Until Wednesday, that is, when the Oregonian unearthed a memo between the Blazers and Miles to repay Miles for the time he missed … with interest. You would think that Portland would have all the leverage here – Miles is signed on for five and a half more seasons, after all. But at the first whimper from an agent complaining about disciplining one of their players, the Blazers immediately caved.
Of course, this directly contravenes their stated goal. At the start of the Nash-Patterson era, Blazers owner Paul Allen hoped to define the end of the “Jail Blazers” era in Portland by issuing a 25-point pledge to the fans. It included items like “evaluate character along with basketball talent when selecting players” and “establish a player code of conduct and to hold our players accountable for their actions both on and off the court.”

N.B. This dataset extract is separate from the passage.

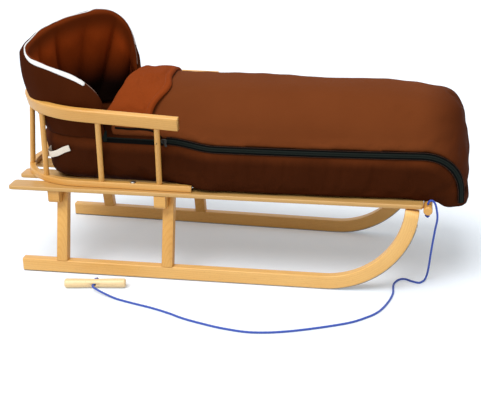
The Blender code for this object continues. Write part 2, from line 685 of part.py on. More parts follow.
zip_rear_x = HOOD_FRONT_X + ZIP_HOOD_CLEARANCE
side_steps, bend_steps = 24, 15
zip_xs = [zip_rear_x + (fall_start_x - zip_rear_x) * step / side_steps for step in range(side_steps)]
for step in range(bend_steps + 1):
    turn = math.radians(ZIP_END_TURN) * step / bend_steps
    zip_xs.append(fall_start_x + (fall_end_x - fall_start_x) * math.sin(turn) ** (2 / SEAM_FALL_POWER))
for suffix, side in SIDES:
    path = []
    for x in zip_xs:
        share = max(0.0, x - (MUFF_FOOT_X - FOOT_ROUND)) / FOOT_ROUND
        qy = (1 - share ** PLAN_POWERS[1]) ** (1 / PLAN_POWERS[1])
        path.append(Vector((x, side * qy * half_width(x), seam_z(x))))
    outward = []
    for i in range(len(path)):
        ahead = path[min(i + 1, len(path) - 1)] - path[max(i - 1, 0)]
        outward.append(Vector((ahead.y, -ahead.x, 0)).normalized() * (-side))
    path = [point + out * (ZIP_THICKNESS / 2 + ZIP_STAND_OFF) for point, out in zip(path, outward)]
    band("muff_zip_" + suffix, path, outward, "zip_black")

# Pull cord: up through the front bar, over it, down to the ground and along
# the sled's right side to the handle.
cord_radius = CORD_DIAMETER / 2
lie = cord_radius + 0.0003
turn = math.radians(HANDLE_TURN)
across = Vector((-math.sin(turn), math.cos(turn), 0))
handle_middle = Vector((*HANDLE_CENTRE, HANDLE_DIAMETER / 2 + 0.0002))
knot_low = Vector((BAR_X, CORD_Y, BAR_Z - BAR_RADIUS - KNOT_DIAMETER / 2 - 2 * GAP))
knot_far = handle_middle + across * (HANDLE_DIAMETER / 2 + KNOT_DIAMETER / 2 + 2 * GAP)
CORD_ROUTE = (
    # x, y, z on the way from the bar to the handle
    (0.4322, -0.1460, 0.1980),
    (0.4325, -0.1460, 0.2075),
    (0.4375, -0.1465, 0.2125),
    (0.4440, -0.1475, 0.2100),
    (0.4490, -0.1480, 0.1990),
    (0.4530, -0.1430, 0.1720),
    (0.4500, -0.1330, 0.1400),
    (0.4455, -0.1180, 0.0870),
    (0.4425, -0.0990, 0.0360),
    (0.4395, -0.0880, 0.0110),
    (0.4340, -0.0960, lie),
    (0.4240, -0.1080, lie),
    (0.4080, -0.1030, lie),
    (0.3920, -0.0940, lie),
    (0.3780, -0.1020, lie),
    (0.3690, -0.1270, lie),
    (0.3690, -0.1710, lie),
    (0.3600, -0.2150, lie),
    (0.3440, -0.2570, lie),
    (0.3200, -0.2880, lie),
    (0.2760, -0.3230, lie),
    (0.1750, -0.3700, lie),
    (0.1000, -0.3880, lie),
    (0.0390, -0.3820, lie),
    (-0.0120, -0.3680, lie),
    (-0.0540, -0.3530, lie),
    (-0.0880, -0.3360, lie),
    (-0.1300, -0.3190, lie),
    (-0.1750, -0.3050, lie),
    (-0.2200, -0.2890, lie + 0.0005),
)


def smooth_route(points, spacing):
    """Catmull-Rom curve through the points, resampled about every spacing."""
    fine = []
    padded = [points[0] * 2 - points[1]] + points + [points[-1] * 2 - points[-2]]
    for i in range(1, len(padded) - 2):
        p0, p1, p2, p3 = padded[i - 1:i + 3]
        for k in range(12):
            t = k / 12
            fine.append(0.5 * (2 * p1 + (p2 - p0) * t + (2 * p0 - 5 * p1 + 4 * p2 - p3) * t * t
                               + (3 * p1 - p0 - 3 * p2 + p3) * t ** 3))
    fine.append(points[-1])
    lengths = [0.0]
    for a, b in zip(fine, fine[1:]):
        lengths.append(lengths[-1] + (b - a).length)
    count = max(2, round(lengths[-1] / spacing))
    out, j = [], 0
    for i in range(count + 1):
        want = lengths[-1] * i / count
        while j < len(fine) - 2 and lengths[j + 1] < want:
            j += 1
        share = (want - lengths[j]) / (lengths[j + 1] - lengths[j])
        out.append(fine[j].lerp(fine[j + 1], share))
    return out


cord_start = Vector((BAR_X, CORD_Y, BAR_Z - BAR_RADIUS - GAP))
near_handle = handle_middle - across * (HANDLE_DIAMETER / 2)
cord_end = handle_middle + across * (HANDLE_DIAMETER / 2)
bar_side = smooth_route([cord_start] + [Vector(p) for p in CORD_ROUTE[:10]], 0.0095)
ground_side = smooth_route([Vector(p) for p in CORD_ROUTE[9:]]
                           + [near_handle - across * 0.012, near_handle + across * 0.003], 0.0185)
cord_points = bar_side + ground_side[1:] + [cord_end]
for point in cord_points:
    point.z = max(point.z, lie)
data = bpy.data.curves.new("pull_cord", "CURVE")
data.dimensions = "3D"
data.bevel_depth = cord_radius
data.bevel_resolution = 2
data.use_fill_caps = True
spline = data.splines.new("POLY")
spline.points.add(len(cord_points) - 1)
for point, co in zip(spline.points, cord_points):
    point.co = (*co, 1)
spline.use_smooth = True
add("pull_cord", data, "cord_blue")

for node, centre in (("cord_knot_bar", knot_low), ("cord_knot_handle", knot_far)):
    bm = bmesh.new()
    bmesh.ops.create_uvsphere(bm, u_segments=12, v_segments=8, radius=KNOT_DIAMETER / 2)
    bmesh.ops.translate(bm, vec=centre, verts=bm.verts)
    add(node, mesh_from(bm, node), "cord_blue")

# The handle is turned, a little thinner in the middle, and bored across.
bm = bmesh.new()
sides = 20
bmesh.ops.create_cone(bm, cap_ends=True, segments=sides, radius1=HANDLE_DIAMETER / 2,
                      radius2=HANDLE_DIAMETER / 2, depth=HANDLE_LENGTH)
rims = [e for e in bm.edges if abs(e.verts[0].co.z - e.verts[1].co.z) < 1e-6]
bmesh.ops.bevel(bm, geom=rims, offset=0.004, segments=3, affect="EDGES", profile=0.5)
bmesh.ops.subdivide_edges(bm, edges=[e for e in bm.edges if abs(e.verts[0].co.z - e.verts[1].co.z)
                                     > HANDLE_LENGTH / 2], cuts=5)
for vert in bm.verts:
    near = 1 - ramp(abs(vert.co.z) / (HANDLE_LENGTH * 0.3))
    slim = 1 - (1 - HANDLE_WAIST / HANDLE_DIAMETER) * near
    vert.co.x *= slim
    vert.co.y *= slim
place = (Matrix.Translation(handle_middle) @ Matrix.Rotation(turn, 4, "Z")
         @ Matrix.Rotation(math.radians(90), 4, "Y"))
bmesh.ops.transform(bm, matrix=place, verts=bm.verts)
handle = add("pull_handle", mesh_from(bm, "pull_handle"), "beech")
cut(handle, guide(bpy.data.objects.new("handle_bore", cylinder_mesh(
    "handle_bore", handle_middle - across * 0.02, handle_middle + across * 0.02, CORD_BORE))))
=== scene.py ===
"""Looks of a child's wooden sled with a bent-wood backrest and a quilted foot muff.

Metres, +Z up, +X toward the front bar, +Y to the sled's left side. The sled
stands on z = 0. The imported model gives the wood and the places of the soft
parts, which are made again here as padded cloth.
"""
import math

import bmesh
import bpy
import numpy as np
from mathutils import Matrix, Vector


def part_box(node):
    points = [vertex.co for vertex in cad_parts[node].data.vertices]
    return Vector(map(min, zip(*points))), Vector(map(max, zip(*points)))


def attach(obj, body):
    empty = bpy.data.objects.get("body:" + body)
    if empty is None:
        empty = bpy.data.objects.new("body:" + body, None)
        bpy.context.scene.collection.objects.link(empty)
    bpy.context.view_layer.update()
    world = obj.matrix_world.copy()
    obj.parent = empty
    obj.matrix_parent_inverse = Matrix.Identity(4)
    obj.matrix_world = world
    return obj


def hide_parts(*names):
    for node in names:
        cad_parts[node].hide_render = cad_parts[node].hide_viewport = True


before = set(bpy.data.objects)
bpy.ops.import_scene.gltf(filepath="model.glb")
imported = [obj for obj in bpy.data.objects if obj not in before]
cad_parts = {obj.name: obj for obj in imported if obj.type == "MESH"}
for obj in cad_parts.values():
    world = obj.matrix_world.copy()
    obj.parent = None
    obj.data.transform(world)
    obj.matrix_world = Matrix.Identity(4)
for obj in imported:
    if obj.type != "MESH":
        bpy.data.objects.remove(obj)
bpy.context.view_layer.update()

BODY = "root"

# camera, from the photograph's perspective
CAMERA_PLACE = (0.3847, -2.0367, 0.9350)
CAMERA_TURN = (68.80, 0.654, 10.603)   # degrees about x, y and z
FOCAL_LENGTH = 71.1                    # mm on a sensor 36 mm wide

# pull cord
CORD_DIAMETER = 0.0045
CORD_LIE = CORD_DIAMETER / 2 + 0.0003
CORD_HANGING = (
    # x, y, z from the knot under the front bar, over the bar and down
    (0.4223, -0.1460, 0.1852), (0.4222, -0.1460, 0.1980), (0.4225, -0.1460, 0.2075),
    (0.4275, -0.1465, 0.2125), (0.4340, -0.1475, 0.2100), (0.4390, -0.1480, 0.1990),
    (0.4430, -0.1430, 0.1720), (0.4400, -0.1330, 0.1400), (0.4355, -0.1180, 0.0870),
    (0.4325, -0.0990, 0.0360), (0.4295, -0.0880, 0.0110),
)
CORD_LYING = (
    # x, y on the floor
    (0.4240, -0.0960), (0.4140, -0.1080), (0.3980, -0.1030), (0.3820, -0.0940), (0.3680, -0.1020),
    (0.3590, -0.1270), (0.3590, -0.1710), (0.3500, -0.2150), (0.3340, -0.2570), (0.3100, -0.2880),
    (0.2660, -0.3230), (0.1650, -0.3700), (0.0900, -0.3880), (0.0290, -0.3820), (-0.0220, -0.3680),
    (-0.0640, -0.3530), (-0.0980, -0.3360), (-0.1400, -0.3190), (-0.1850, -0.3050),
)
CORD_END = (
    # x, y, z up into the handle
    (-0.2300, -0.2890, CORD_LIE + 0.0005), (-0.28486, -0.26246, 0.01045),
    (-0.28801, -0.24348, 0.01045), (-0.29017, -0.23039, 0.01045),
)
BRAID_STRANDS = 4         # each way round in relief; the colour has twice as many
BRAID_PITCH = 0.009       # length in which a crest goes 90 degrees round
BRAID_DEPTH = 0.00012
KNOT_DIAMETER = 0.0115
HANDLE_TURN = 9.4         # degrees

# wood
RING_PITCH = 0.0042       # from one growth ring to the next
RUNNER_BEND_X = 0.2075
RUNNER_BEND_RADIUS = 0.200
LOWER_RAIL_CENTRE_X = -0.3475
LOWER_RAIL_RADIUS = 0.1525
UPPER_RAIL_CENTRE_X = -0.300
UPPER_RAIL_RADIUS = 0.1885

# foot muff, whose ends and width come from the imported tray
WEAVE_PITCH = 0.0012
TRAY_GRID = 0.0055        # between the points of the remeshed surface
COVER_GRID = 0.0065
MUFF_WIDEST_X = -0.060
MUFF_TAPER = 0.095        # half width lost per square metre from the widest place
TAIL_ROUND = 0.125        # length of the rounded tail
FOOT_ROUND = 0.090
PLAN_POWERS = (2.6, 5.0)  # squareness of the muff in plan, at the tail and at the foot
CROWN_POWER = 2.5         # squareness across the upper half
SLAT_TOP_Z = 0.2045
SEAM_Z = 0.306
SEAM_REAR_RISE = 0.014
SEAM_REAR_XS = (-0.030, -0.130)
SEAM_FOOT_DROP = 0.092
SEAM_FALL = (0.1120, 0.0200)   # behind the foot end, where the seam turns down and is down
SEAM_FALL_POWER = 2.4
SEAM_LIP = 0.004
ZIP_END_TURN = 86.0            # degrees of the seam's bend that the zip follows down
SLIDER_X = -0.140              # the zips are open behind it
STOP_X = -0.2735               # the stop at the zips' rear end
ZIP_OUT = 0.0028               # the lips and seams lie this far out of the seam line
ZIP_SEAM_RISE = 0.0078         # the rows of stitches lie this far above and below it
TAPE_END = 0.812               # share of the hood's rim
TAPE_THICKNESS = 0.0009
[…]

Based on the Miles fiasco, this document is the epitome of lip service. Evaluate character when selecting players? Hey, let’s keep Randolph for six more years. Hold players accountable? Sorry Darius, here’s your money back.
Of course, part of the problem is that Allen gave the Nash-Patterson team three goals, and achieving all three was impossible since they’re basically mutually exclusive. Building a winner isn’t consistent with dumping salary and unloading talented troublemakers, but the Blazers thought they’d slip by if they did a little of each. Instead, their dwindling fan base is more enraged than ever because the team still has too many knuckleheads, but now they’re not even good anymore. Allen can’t be happy either – he’s paying nearly $84 million for this season’s mess, plus a massive dollop in luxury tax at the end of the year.
The funny thing is that if they presented their fans a realistic rebuilding plan that involved dumping the thugs and getting under the cap, Blazer Nation would accept more losses in the short term. Instead, the team promised three goals, achieved none of them, and are right back where they started.